A Princeton man who may have defrauded the VA out of hundreds of thousands of dollars in disability benefits and then faked his death on the St. Croix River to evade law enforcement has been arrested in Missouri.

A Princeton man who may have defrauded the VA out of hundreds of thousands of dollars in disability benefits and then faked his death on the St. Croix River to evade law enforcement has been arrested in Missouri. Gregory Heimann Jr., 51, was arrested on August 21 in La Plata after being charged with making false statements to the government. He had been a fugitive for more than a year after the issuance of an arrest warrant from the Department of Veterans Affairs (VA), Office of Inspector General, on April 29, 2024.

Heimann had disappeared from his residence on April 19, 2024, after taking a canoe with his belongings to the St. Croix River in Forest City Township, near Danforth in northern Washington County. Initially, it was believed Heimann may have drowned. More than 15 game wardens, dozens of civilians, aircraft, watercraft and ATVs from the Maine Warden Service responded to the call and began a search that lasted several days in an attempt to find Heimann or recover his body. Although his disappearance was made to look like a possible drowning, after further investigation wardens determined that Heimann was, in fact, not deceased and his disappearance was ruled suspicious.

In October 2024, Heimann had been indicted for making false statements to the VA. He is alleged to have falsely represented in May 2023 that he had been wheelchair bound since 2004 and was unable to walk or stand.
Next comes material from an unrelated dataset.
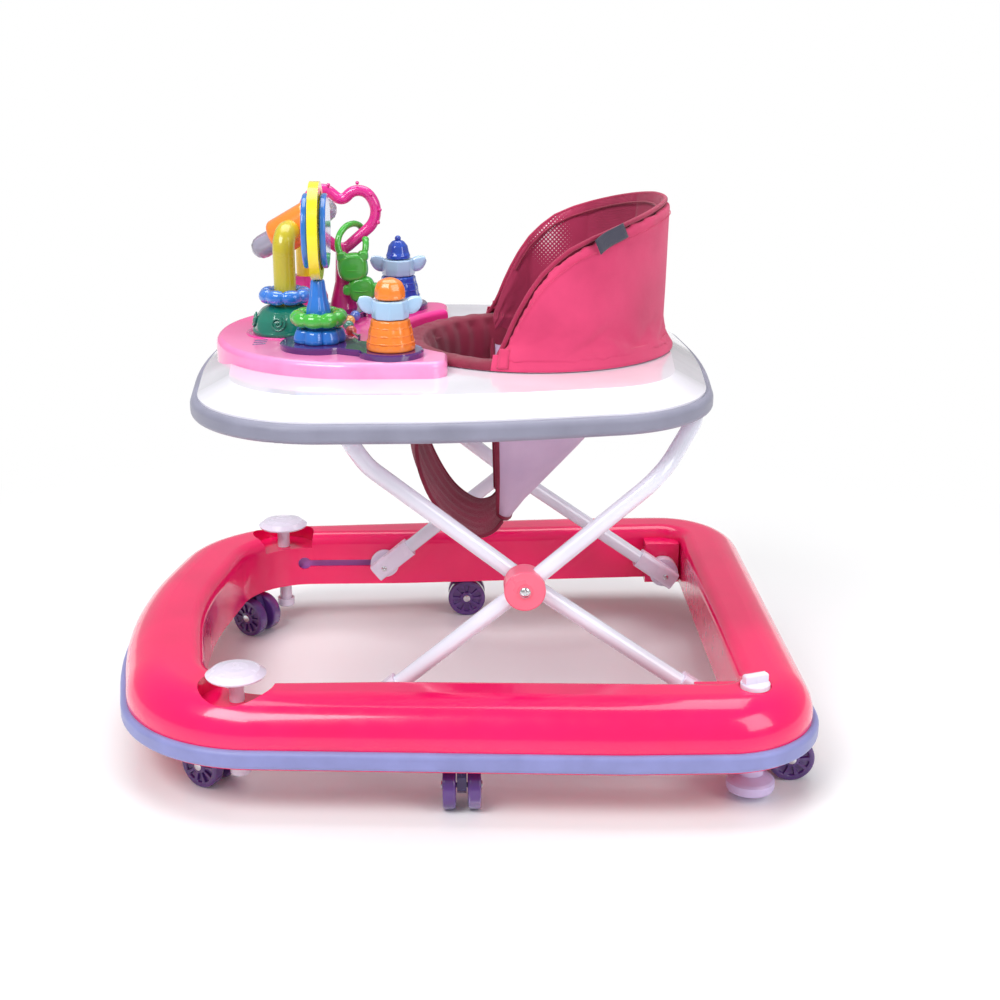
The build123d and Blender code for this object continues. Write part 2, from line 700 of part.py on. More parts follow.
def bead_wire():
    """Low curved wire across the console."""
    span = 24
    ends = radians(span)
    y = BEAD_ARC_R * sin(ends)
    x = BEAD_ARC_X - BEAD_ARC_R * cos(ends)
    arc = Pos(BEAD_ARC_X, 0, BEAD_Z) * Torus(BEAD_ARC_R, 1.3)
    arc &= block(-140, x, -y, y, BEAD_Z - 5, BEAD_Z + 5)
    return arc + upright(1.6, CONSOLE_TOP, BEAD_Z + 2, x, y) + upright(1.6, CONSOLE_TOP, BEAD_Z + 2, x, -y)


def beads():
    """Four beads threaded on the wire."""
    pieces = []
    for angle in (-14, -5, 4, 13):
        a = radians(angle)
        x = BEAD_ARC_X - BEAD_ARC_R * cos(a)
        y = BEAD_ARC_R * sin(a)
        bead = Pos(x, y, BEAD_Z) * Sphere(5.5)
        pieces.append(bead - Pos(BEAD_ARC_X, 0, BEAD_Z) * Torus(BEAD_ARC_R, 1.36))
    return pieces


def figure_body(x, y):
    """Bell and hat of a stacked figure, with the post between them."""
    bell = turned([(0, PLATE_TOP), (23, PLATE_TOP), (23, 413), (20, 427), (18, 438), (0, 438)])
    post = upright(6, 437, 457)
    hat = turned([(0, 456.5), (12, 456.5), (12.5, 461), (10, 470), (5, 475.5), (0, 476.5)])
    return Pos(x, y, 0) * (bell + post + hat)


def figure_collar(x, y):
    """Turning collar with two wings."""
    collar = upright(18, 438.4, 456.1)
    wing = Pos(21, 0, 451) * Rot(0, -28, 0) * Box(16, 7, 14)
    collar += wing + Pos(-21, 0, 451) * Rot(0, 28, 0) * Box(16, 7, 14)
    return Pos(x, y, 0) * (collar - upright(6 + RUNNING, 430, 460))


def make_base():
    cavity = base_cavity()
    save("base_shell", base_shell(cavity))
    save("base_bumper", base_bumper())
    save("caster_sockets", caster_sockets(cavity))
    save("stopper_guides", stopper_guides())
    save("slide_tracks", slide_tracks())
    save("rear_pivot_pins", rear_pivot_pins())
    save("brake_guide", brake_guide())
    for name, (x, y, heading) in CASTERS.items():
        place = Pos(x, y, 0) * Rot(0, 0, heading)
        save(f"caster_{name}_housing", place * caster_housing())
        save(f"caster_{name}_wheels", [place * wheel for wheel in caster_wheels()])
    right, left = both_sides(stopper())
    save("stopper_left", left)
    save("stopper_right", right)
    save("brake_knob", brake_knob())
    save("brake_foot", brake_foot())


def make_frame():
    outer_bar = leg_frame(FRONT_PIVOT, OUTER_KNEE, OUTER_TOP, OUTER_Y, OUTER_BAR_Y, bore=0)
    save("inner_leg_tube", inner_leg_tube())
    save("inner_leg_sleeves", inner_leg_sleeves())
    save("hub_pins", hub_pins())
    save("outer_leg_tube", outer_leg_tube())
    save("outer_leg_sleeves", outer_leg_sleeves(outer_bar))
    save("hub_covers", hub_covers(outer_bar))
    save("front_sliders", front_sliders())


def make_tray_and_seat():
    save("tray_shell", tray_shell())
    save("tray_bumper", tray_bumper())
    save("rear_clamps", rear_clamps())
    save("guide_plates", guide_plates())
    save("seat_ring", seat_ring())
    save("seat_back", seat_back())
    save("seat_band", seat_band())
    save("seat_sling", seat_sling())
    save("seat_tag", seat_tag())


def make_toys():
    save("toy_console", toy_console())
    save("toy_plates", toy_plates())
    save("dome", dome())
    save("arch_tube", arch_tube())
    save("arch_base", arch_base())
    save("arch_ring", ring_toy(ARCH_X, ARCH_Y, 440.5, 19.5, 7.5))
    save("rattle_barrel", rattle_barrel())
    save("rattle_capsule", rattle_capsule())
    save("flower_post", flower_post())
    save("green_ring", ring_toy(LOBE_A[0], -LOBE_A[1], 432, 20.5, 7.5))
    save("hoop", hoop())
    save("spinner", spinner())
    save("heart", heart())
    save("frog", frog())
    save("bead_wire", bead_wire())
    save("beads", beads())
    bx, by, _ = LOBE_B
    for side, y in (("near", -by), ("far", by)):
        save(f"{side}_figure_body", figure_body(bx, y))
        save(f"{side}_figure_collar", figure_collar(bx, y))


os.makedirs("parts", exist_ok=True)
make_base()
make_frame()
make_tray_and_seat()
make_toys()
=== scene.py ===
from math import cos, pi, radians, sin

import bpy
from mathutils import Matrix, Vector, noise


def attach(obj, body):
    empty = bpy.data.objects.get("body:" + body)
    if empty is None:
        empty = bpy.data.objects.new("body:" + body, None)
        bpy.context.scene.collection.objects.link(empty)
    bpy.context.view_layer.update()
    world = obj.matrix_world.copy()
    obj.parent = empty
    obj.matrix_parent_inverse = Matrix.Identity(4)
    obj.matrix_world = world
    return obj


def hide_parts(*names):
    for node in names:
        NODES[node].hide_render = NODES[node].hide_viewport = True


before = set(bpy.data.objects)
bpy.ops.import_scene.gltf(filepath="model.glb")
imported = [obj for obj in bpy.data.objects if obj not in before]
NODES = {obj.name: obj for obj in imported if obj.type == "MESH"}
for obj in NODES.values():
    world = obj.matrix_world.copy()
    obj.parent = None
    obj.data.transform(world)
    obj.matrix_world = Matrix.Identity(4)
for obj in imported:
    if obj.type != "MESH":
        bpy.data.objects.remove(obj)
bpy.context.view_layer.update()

MM = 0.001

# ---- sizes in millimetres, in the CAD model's frame ----
SEAT_X = 83
PLATE_TOP = 409
CONSOLE_TOP = 403
WHEEL_R = 22.5
WHEEL_W = 12.5
WHEEL_GAP = 11
CASTER_TRAIL = 9
CASTERS = {
    "front_left": (-246, -190, -35),
    "front_right": (-246, 190, -35),
    "mid_left": (3, -246, -90),
    "mid_right": (3, 246, 0),
    "rear_left": (313, -195, 0),
    "rear_right": (313, 195, 10),
}
HUB = (63.4, 197.6)
REAR_PIVOT = (247, 68.7)
FRONT_PIVOT = (-86, 76.5)
HEART_Y = 93.5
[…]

Before the indictment, he had been charged by federal criminal complaint for the same offense.

Heimann had served in the U.S. Army from 1993 to 1997 and began submitting claims for VA benefits in 1996. Following clinical exams, eventually the VA, in 2009, approved service-connected disability benefits for the loss of use of both feet, finding him 100% disabled. A 2022 letter from the VA indicated that he received approximately $5,000 a month in disability benefits, and a court affidavit states that since 2016 the VA had paid approximately $244,075 in benefits. The total amount he has received is not clear.

The affidavit by special agent Todd Sweet of the VA's Office of Inspector General documents that in June 2019 the Walla Walla Sheriff's Office in Washington state responded to a report of an assault involving Heimann, with a video of the incident showing him fighting another person and climbing a ladder. The next month police responded to another incident in Walla Walla in which Heimann walked across a road and punched his neighbor.
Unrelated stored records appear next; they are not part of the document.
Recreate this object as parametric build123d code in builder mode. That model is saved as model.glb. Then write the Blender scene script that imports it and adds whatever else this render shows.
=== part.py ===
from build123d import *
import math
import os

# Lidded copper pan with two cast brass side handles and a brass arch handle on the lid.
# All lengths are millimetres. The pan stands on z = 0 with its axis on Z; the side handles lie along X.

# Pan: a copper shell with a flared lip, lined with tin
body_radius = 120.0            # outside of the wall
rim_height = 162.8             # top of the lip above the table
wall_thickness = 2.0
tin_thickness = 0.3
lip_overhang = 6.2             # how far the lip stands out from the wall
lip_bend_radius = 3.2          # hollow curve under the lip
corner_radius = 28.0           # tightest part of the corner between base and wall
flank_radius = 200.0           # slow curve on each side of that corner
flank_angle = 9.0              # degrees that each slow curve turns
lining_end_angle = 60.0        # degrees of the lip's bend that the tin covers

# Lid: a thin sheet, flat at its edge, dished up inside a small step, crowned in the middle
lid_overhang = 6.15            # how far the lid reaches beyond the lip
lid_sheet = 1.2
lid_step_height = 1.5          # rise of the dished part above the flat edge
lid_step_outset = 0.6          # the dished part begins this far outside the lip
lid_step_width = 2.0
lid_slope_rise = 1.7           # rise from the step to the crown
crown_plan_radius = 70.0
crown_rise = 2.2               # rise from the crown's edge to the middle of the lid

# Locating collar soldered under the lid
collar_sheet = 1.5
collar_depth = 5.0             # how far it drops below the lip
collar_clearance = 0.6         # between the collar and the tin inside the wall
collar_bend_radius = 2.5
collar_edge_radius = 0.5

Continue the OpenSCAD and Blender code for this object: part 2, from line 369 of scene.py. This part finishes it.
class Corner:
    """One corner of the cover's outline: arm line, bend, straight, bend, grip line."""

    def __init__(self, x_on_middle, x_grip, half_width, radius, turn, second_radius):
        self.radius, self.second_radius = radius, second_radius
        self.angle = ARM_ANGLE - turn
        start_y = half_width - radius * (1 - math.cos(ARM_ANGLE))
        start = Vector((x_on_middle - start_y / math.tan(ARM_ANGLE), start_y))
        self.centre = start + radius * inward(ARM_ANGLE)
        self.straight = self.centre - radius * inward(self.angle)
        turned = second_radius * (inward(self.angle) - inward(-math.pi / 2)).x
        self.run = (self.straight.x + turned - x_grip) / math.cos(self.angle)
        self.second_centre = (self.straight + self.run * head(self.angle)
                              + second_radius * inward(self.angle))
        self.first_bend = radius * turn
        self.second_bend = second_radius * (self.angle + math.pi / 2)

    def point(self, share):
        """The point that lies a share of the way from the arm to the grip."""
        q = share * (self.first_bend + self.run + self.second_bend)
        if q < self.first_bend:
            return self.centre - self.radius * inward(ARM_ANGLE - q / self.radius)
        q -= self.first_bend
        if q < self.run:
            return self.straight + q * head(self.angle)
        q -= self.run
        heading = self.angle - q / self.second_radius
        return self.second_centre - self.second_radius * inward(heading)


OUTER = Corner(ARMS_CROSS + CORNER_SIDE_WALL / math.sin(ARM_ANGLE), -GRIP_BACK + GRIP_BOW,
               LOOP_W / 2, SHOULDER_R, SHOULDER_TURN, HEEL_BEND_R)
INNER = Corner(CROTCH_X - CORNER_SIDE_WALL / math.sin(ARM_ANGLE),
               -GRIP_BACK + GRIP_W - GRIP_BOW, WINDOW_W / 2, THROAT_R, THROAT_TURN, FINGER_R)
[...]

He then moved to Princeton, and in August 2022 he was issued a warning for operating an ATV on a public road. In September he was recorded dragging a chicken coop across his lawn. In May of the following year he drove his truck to a disability exam in Houlton and told the clinician that he had been wheelchair bound for nearly 20 years and could not walk or stand. After the exam, he was observed by the agent climbing into his truck and loading the wheelchair into it. He was then observed walking around and shopping in a hardware store in Danforth. A few days later, Walmart surveillance cameras recorded him walking and pushing a loaded shopping cart for an hour and 20 minutes. When he was interviewed by the agent in February 2024 and asked why he would appear in a wheelchair for a medical exam and later be seen walking, Heimann said he was afraid of losing his lifestyle and didn't want his VA benefits to change.

Two months later, in April, he disappeared. Investigators from state, local and federal agencies then conducted interviews and followed up on leads for more than a year to locate Heimann. On August 21, 2025, after receiving a collateral lead from the U.S. Marshals Service District of Maine Violent Offender Task Force, U.S. marshals from the Eastern District of Missouri identified a subject who matched the physical similarities of Heimann at an Amtrak station in La Plata, Missouri. The subject, who initially gave a false name, was then positively identified as Heimann and taken into custody by the marshals. He will be transported to Maine to face federal and possible further state charges.